Des manifestants hostiles à la grâce d’Alberto Fujimori expriment leur colère, près de l’hôpital de Lima qui a pris en charge l’ancien président péruvien. / MARIANA BAZO / REUTERS

Plus de cinq mille Péruviens ont manifesté lundi soir 25 décembre à Lima, malgré les fêtes de Noël, pour dénoncer la grâce accordée à l’ex-président Alberto Fujimori et exiger la démission de l’actuel chef de l’Etat, qu’ils accusent d’avoir négocié politiquement cette mesure.

« Dehors, dehors PPK ! » [acronyme et surnom du président Pedro Pablo Kuczynski], ont scandé les manifestants descendus dans la rue à la tombée de la nuit après des appels relayés sur les réseaux sociaux.

D’importantes forces de l’ordre avaient été déployées dans les rues de la capitale péruvienne pour empêcher les manifestants de rejoindre la clinique où Alberto Fujimori a été hospitalisé samedi pour arythmie et tension artérielle basse, et devant laquelle des centaines de ses sympathisants étaient massées pour fêter sa remise en liberté.

Fujimori toujours en soins intensifs

Selon son médecin traitant, le Dr Alejandro Aguinaga, Alberto Fujimori était toujours en unité de soins intensifs. Il souffre de « plusieurs pathologies dégénératives comme une fibrillation auriculaire, c’est un problème qui va en s’accentuant dans le cœur », a-t-il précisé.

Président de 1990 à 2000, M. Fujimori, 79 ans et d’origine japonaise, purgeait depuis 2007 une peine de 25 ans de prison pour corruption et crimes contre l’humanité pour avoir commandité l’assassinat de 25 personnes aux mains d’un escadron de la mort durant la guerre contre les guérilleros du Sentier lumineux (extrême gauche maoïste).

Dimanche, Pedro Pablo Kuczynski lui a accordé une grâce « humanitaire », alors qu’il s’était engagé durant sa campagne électorale de 2016 à ne pas le libérer. Selon de récents sondages, 65 % des Péruviens étaient favorables à une amnistie de l’ancien chef de l’Etat, figure qui déchaîne toujours les passions au Pérou.

Le président Kuczynski a gracié Alberto Fujimori sur la base d’une recommandation médicale, trois jours après avoir échappé à une destitution lors d’un vote au Parlement.

« Jeu politique »

« Tout fait partie d’un jeu politique, les raisons de santé [invoquées pour le gracier] ne sont pas claires, nous sommes ici avec les proches [des victimes] pour dénoncer cette grâce illégale car elle ne correspond pas à la gravité des délits sanctionnés », a déclaré aux journalistes Gisella Ortiz, représentante d’un groupe de familles.

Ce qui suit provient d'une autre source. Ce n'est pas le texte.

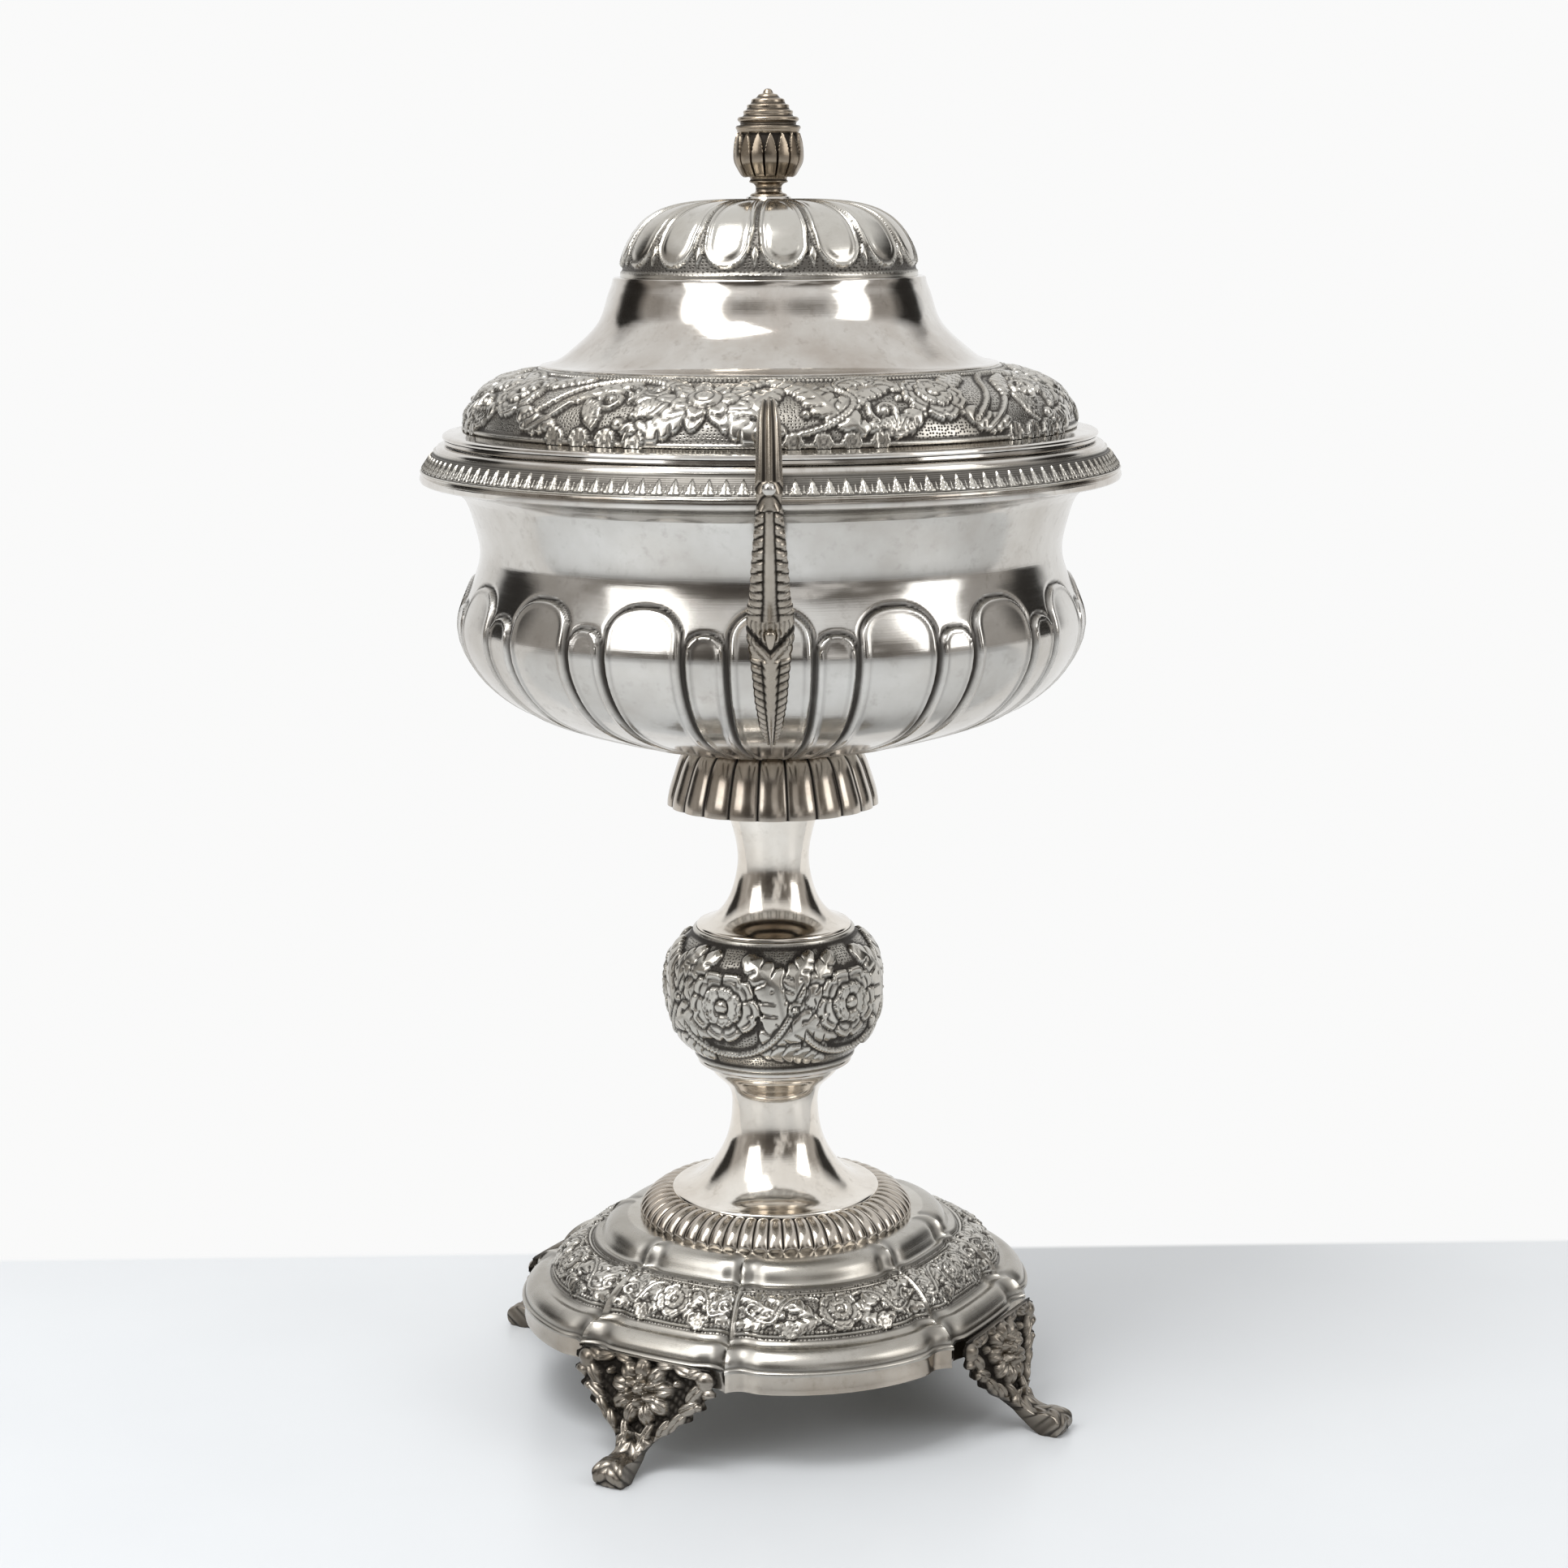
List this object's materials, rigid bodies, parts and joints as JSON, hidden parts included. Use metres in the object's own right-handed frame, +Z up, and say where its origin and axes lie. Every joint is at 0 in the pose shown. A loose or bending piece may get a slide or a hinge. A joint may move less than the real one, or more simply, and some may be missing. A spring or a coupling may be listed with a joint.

Le secrétaire exécutif de la Commission interaméricaine des droits de l’Homme, Paulo Abrao, a également critiqué sur Twitter « une décision politique qui ignore la proportion entre l’amnistie et la gravité des crimes contre l’humanité ». « C’est une offense aux victimes. Ce n’est pas une réconciliation. C’est simplement de l’impunité », a-t-il affirmé.

« Ce n’est pas possible de gracier ces crimes. Le droit international le dit », a de son côté estimé Me Carlos Rivera, avocat de victimes de la politique antiterroriste de Fujimori.